Unfortunately, issues such as rising tuition costs and confusion about complex college admission and financial aid processes keep many qualified students from entering college. Many of those who do enroll face additional challenges finding the support and resources they need to graduate. As a consequence, the bachelor’s degree completion rate for low-income high school students has grown quite slowly in the last 25 years (from 7% in 1992 to 15% in 2012). This trend in higher education outcomes is calcifying economic opportunity and mobility.

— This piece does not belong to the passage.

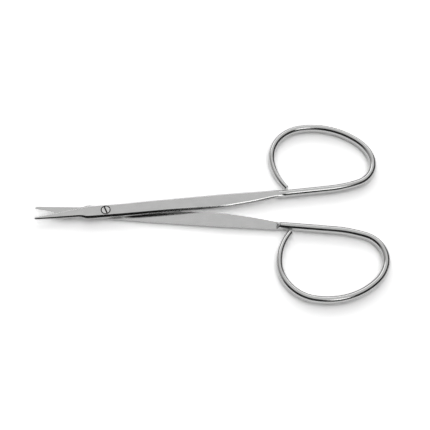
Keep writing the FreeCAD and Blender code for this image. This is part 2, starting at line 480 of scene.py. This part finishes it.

The problem is large and growing. Each year, hundreds of thousands of academically prepared high school seniors miss the college transition, and many more "underenroll" in institutions where they are likely to drop out before graduation. According to the National Student Clearinghouse, 52% of 2016 high school graduates from high-poverty high schools enrolled in college immediately after high school, a figure 25 percentage points lower than their peers from low-poverty high schools. More than 60% of low-income students attend community colleges and for-profit institutions, which often have low graduation rates, compared to only 21% of high-income students.
Don't school counselors support students in the college application process? Sadly, there aren't enough of them, especially in low-income high schools. The average U.S. school counselor has a caseload of 464 students, often making it impossible for them to provide meaningful one-to-one help. In addition, surveys of school counselors routinely report that counselors do not receive adequate training about college admissions or financial aid. For students whose parents didn't attend college themselves, they have nowhere to turn to get sound advice and support.
All students, regardless of income, age, race, or ethnicity, deserve an equal opportunity for a postsecondary education. Underrepresented students often must navigate the college pathway without adequate financial resources, guidance, or a strong college-going culture in their high schools. NCAN works to overcome these barriers so students can gain the postsecondary credentials they need to embark on successful careers and build America’s future.